I was 29 years old when I was diagnosed with stage III bowel cancer.
A happily married mum of two young children, I was enjoying a carefree life.
I’d been experiencing a range of odd symptoms for the past twelve months and decided to see my doctor after not being able to kick a simple cold virus.
I was prescribed antibiotics and sent for Iron studies.
The iron studies showed I was severely anaemic and so I was sent for an iron infusion the next day, closely followed by another infusion the next week.
A few months passed and I’d observed a change in bowel habits, blood in stools and abdominal pain.
I went on holidays so I waited a month before seeing my doctor.
My doctor thought my symptoms were unusual and referred me on to a specialist who would conduct a colonoscopy and gastroscopy.
Four months passed before I underwent the procedure.
I’d gone to the hospital expecting to be diagnosed with Crohn’s or Colitis because my GP had suggested either of these could be contributing to my issues.
Upon awaking from the procedure the doctor came in to see me.
He said, “We’ve found something nasty in your bowel and I want to send you for a CT scan tomorrow.”
My heart hit the floor.
I was shocked.
‘How could I have cancer at 29 years old?’ I thought.
A week later I found out my results.
It was malignant but it had not metastasised.
I felt relief and a sense of dread regarding what was to come.
The day after diagnoses, I was admitted to hospital with uncontrollable vomiting.
I had to stay 9 days in hospital with a blocked bowel, which was followed by a right hemicolectomy.
A month following that surgery, I started my first cycle of chemotherapy, one of twelve.
Currently I am five cycles into my twelve-cycle round of chemotherapy.
It hasn’t been easy, but it hasn’t been as bad as I’d imagined – and yes, I get to keep my hair.
For anyone experiencing any symptoms, I would urge them not to ignore them because early detection can be the difference between life and death.
Don’t be embarrassed to consult your doctor and remember, you’re never too young to be told you have bowel cancer.
Update - Kick Ass 2018
I was diagnosed one year ago with stage three colon cancer.
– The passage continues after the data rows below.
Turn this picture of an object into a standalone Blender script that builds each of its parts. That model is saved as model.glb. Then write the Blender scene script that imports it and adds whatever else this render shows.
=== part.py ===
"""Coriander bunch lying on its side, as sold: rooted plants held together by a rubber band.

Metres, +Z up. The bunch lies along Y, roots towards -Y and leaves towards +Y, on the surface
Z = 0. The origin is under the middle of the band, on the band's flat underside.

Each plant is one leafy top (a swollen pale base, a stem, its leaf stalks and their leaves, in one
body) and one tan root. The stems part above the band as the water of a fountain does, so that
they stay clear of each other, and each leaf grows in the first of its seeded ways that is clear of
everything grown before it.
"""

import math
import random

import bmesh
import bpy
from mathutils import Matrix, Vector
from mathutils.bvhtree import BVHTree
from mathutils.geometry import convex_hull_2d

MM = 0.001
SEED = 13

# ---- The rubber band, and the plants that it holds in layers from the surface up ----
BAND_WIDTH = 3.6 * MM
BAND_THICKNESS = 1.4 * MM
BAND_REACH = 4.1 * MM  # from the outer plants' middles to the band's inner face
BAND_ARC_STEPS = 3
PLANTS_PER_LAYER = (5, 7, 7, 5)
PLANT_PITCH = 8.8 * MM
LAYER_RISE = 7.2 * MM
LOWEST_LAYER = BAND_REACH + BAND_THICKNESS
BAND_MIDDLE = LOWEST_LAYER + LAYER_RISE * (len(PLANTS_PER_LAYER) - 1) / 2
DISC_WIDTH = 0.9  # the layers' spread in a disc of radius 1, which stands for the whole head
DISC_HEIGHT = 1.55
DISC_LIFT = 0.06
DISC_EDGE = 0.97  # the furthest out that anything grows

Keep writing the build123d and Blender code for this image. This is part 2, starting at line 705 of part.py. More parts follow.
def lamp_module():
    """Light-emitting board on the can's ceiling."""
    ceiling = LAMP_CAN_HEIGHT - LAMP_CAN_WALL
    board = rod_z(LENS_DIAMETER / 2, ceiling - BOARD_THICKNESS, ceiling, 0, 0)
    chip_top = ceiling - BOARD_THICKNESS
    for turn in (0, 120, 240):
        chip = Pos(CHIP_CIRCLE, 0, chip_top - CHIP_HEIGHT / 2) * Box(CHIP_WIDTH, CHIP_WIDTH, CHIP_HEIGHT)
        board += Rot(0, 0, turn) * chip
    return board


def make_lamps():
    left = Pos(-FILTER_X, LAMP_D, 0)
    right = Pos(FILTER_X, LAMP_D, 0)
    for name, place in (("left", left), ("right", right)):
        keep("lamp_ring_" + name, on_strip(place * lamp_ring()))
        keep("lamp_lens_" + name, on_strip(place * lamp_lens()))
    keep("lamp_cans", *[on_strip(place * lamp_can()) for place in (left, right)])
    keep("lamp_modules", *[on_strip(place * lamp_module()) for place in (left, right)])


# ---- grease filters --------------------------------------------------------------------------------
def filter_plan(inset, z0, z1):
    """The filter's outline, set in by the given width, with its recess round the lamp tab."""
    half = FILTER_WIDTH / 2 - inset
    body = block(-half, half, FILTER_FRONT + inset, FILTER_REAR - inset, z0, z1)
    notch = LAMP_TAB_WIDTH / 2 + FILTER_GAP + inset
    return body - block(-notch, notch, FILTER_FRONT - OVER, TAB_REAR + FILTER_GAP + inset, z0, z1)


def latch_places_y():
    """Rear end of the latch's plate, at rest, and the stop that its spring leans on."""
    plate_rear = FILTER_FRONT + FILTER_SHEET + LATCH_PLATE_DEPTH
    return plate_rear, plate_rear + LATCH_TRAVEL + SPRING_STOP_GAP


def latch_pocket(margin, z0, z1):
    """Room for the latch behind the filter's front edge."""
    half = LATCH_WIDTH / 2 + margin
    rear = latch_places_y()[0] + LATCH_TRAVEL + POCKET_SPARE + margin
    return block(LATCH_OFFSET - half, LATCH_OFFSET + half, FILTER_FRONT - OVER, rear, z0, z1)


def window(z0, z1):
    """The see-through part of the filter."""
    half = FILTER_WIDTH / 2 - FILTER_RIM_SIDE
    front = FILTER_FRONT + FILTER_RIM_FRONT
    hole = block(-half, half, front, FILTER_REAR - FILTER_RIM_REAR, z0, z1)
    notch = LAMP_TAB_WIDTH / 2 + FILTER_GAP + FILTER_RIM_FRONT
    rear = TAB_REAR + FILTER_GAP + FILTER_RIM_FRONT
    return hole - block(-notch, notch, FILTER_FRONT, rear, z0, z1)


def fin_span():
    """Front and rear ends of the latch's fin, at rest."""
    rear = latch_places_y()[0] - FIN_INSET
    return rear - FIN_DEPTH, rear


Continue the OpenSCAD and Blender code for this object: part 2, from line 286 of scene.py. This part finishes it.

Prior to diagnosis I was experiencing anaemia, blood in stools, diarrhoea, abdominal pain and fatigue.
The tumour, along with half my colon, was removed via laparoscopic surgery. This was closely followed by six months of chemotherapy.
During treatment I found getting out of the house helped a lot with managing side effects and maintaining good mental health. Visiting friends, going for walks, coffee dates etc.
I'm currently in remission and hope to stay that way. People call cancer a "journey", I call it a hijacking.
If you find yourself struggling always reach out for help. I found a beautiful bunch of women and with those women we created a Facebook group. A group where women going through bowel cancer can chat about chemotherapy, kids, bowel motions and everything in between. We even flew across the country to meet each other!
Bowel Cancer Australia has been a fantastic resource. The Nurses and Nutritionist have been exceptionally helpful. If I have any questions, I just pick up the phone and they're always there to listen.
If I could give one piece of advice to women going through a similar diagnosis it would be to stock up on toilet paper, you'll use a crap load!